In the end, CMS decided that in response to an excessively abusive payer practice that disadvantages patients, the answer was to create further barriers to accessing care for patients rather than to reduce them.

Let’s make this real and “back of the envelope” this practice in terms of realized patient experiences:

Monthly Income: $2,583 (based on average US income in 2019 provided by the Census Bureau)
Monthly premium: $304 (lowest cost local silver deductible is $3,400, OOP maximum is $8550, co-insurance is 20-40%)

Absent a public payer intervention, co-pay accumulators might allow a patient assistance program to cover the estimated $600 per month co-insurance would demand for a certain medication, however, I’m not likely to meet my deductible or maximum OOP for the year at all. With local rent costing about $1000 per month, a car payment and car insurance in order to work (there’s no meaningful public transit in the vast majority of the country), food costs, utilities, etc. Even with federal subsidies provided via the health care market place, every month, I’m in the negative. Which means I can’t afford to see my doctor or get my quarterly labs, which means I can’t get my medication in the first place.

However, without the application of a co-pay accumulator, accessing just 3 month’s worth of a patient assistance program would meet my deductible and maximum OOP costs for the year. I don’t have to worry about at least $200 per month in medical costs. And one less financial strain is off my shoulders.

For the vast majority of us, our medications are not a luxury item. They’re not something we can afford to pay for up front and mail-in a rebate request and wait months for. In doing so, CMS not only suggests an increase to the paperwork burden on patients and manufacturers alike, CMS also seeks to increase barriers to accessing life saving medications to begin with.

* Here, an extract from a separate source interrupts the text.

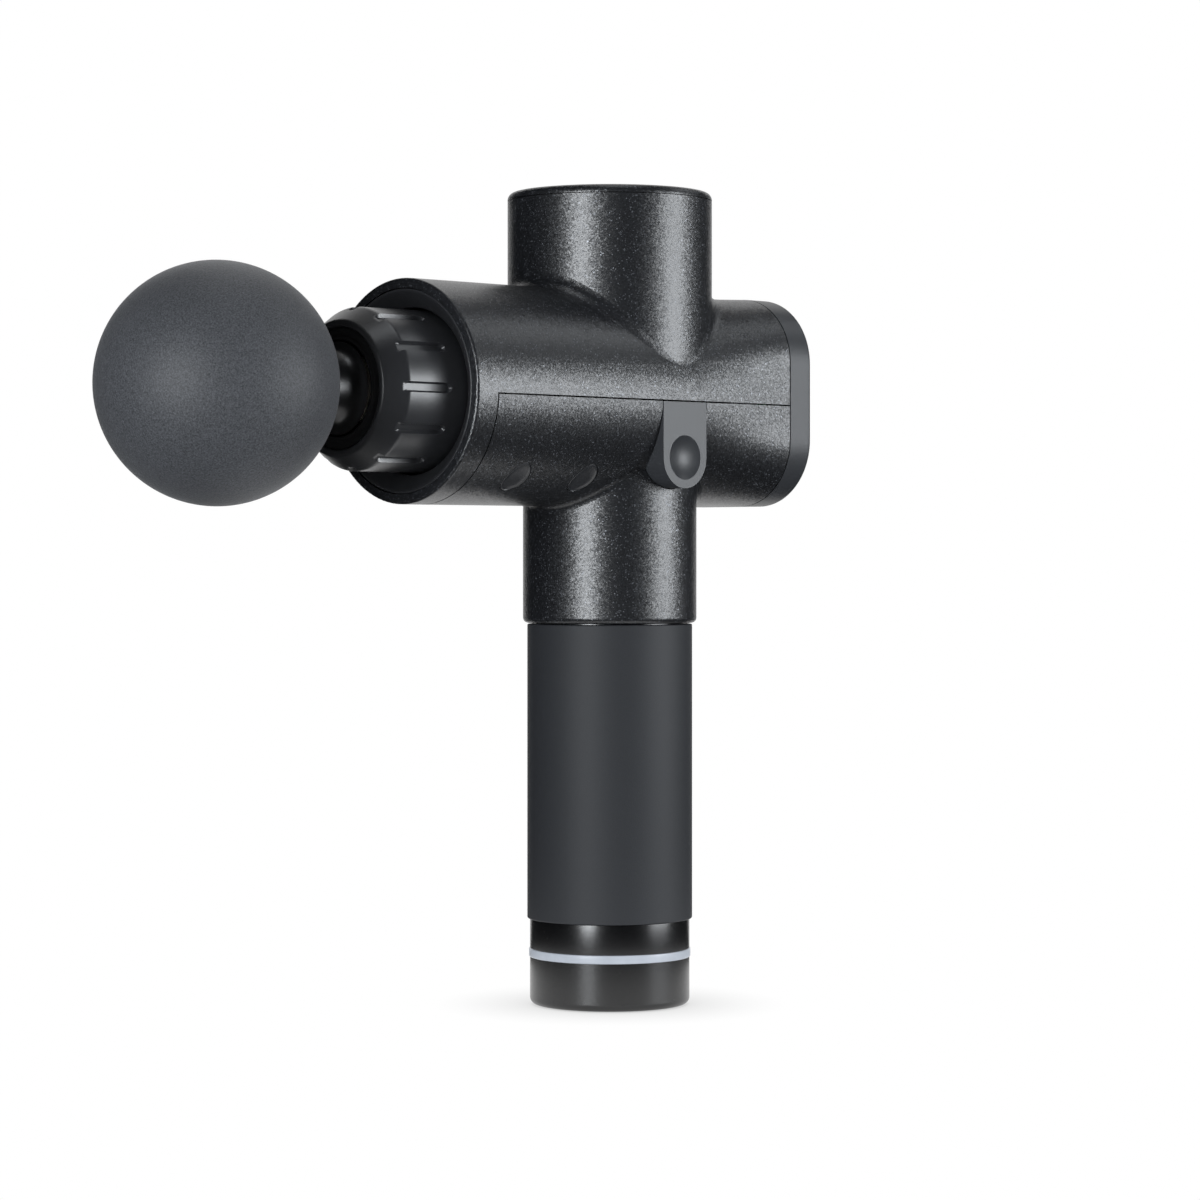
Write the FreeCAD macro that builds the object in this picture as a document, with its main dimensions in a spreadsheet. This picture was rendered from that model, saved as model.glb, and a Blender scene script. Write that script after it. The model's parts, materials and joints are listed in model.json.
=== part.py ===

All to the benefit (read: profit) of payers. So it’s no wonder the trade organizations, Pharmaceutical Research & Manufacturers of America (PhRMA) chose to initiate a lawsuit to halt the implementation of CMS’s backwards and punitive rule.

While patient advocates may spar readily about the role of industry among advocates, we should also recognize actions that align with our own interests on their face. Yes, PhRMA may be leading up this suit - and CMS should listen to the needs of patients, reverse course, and voluntarily pull this rule.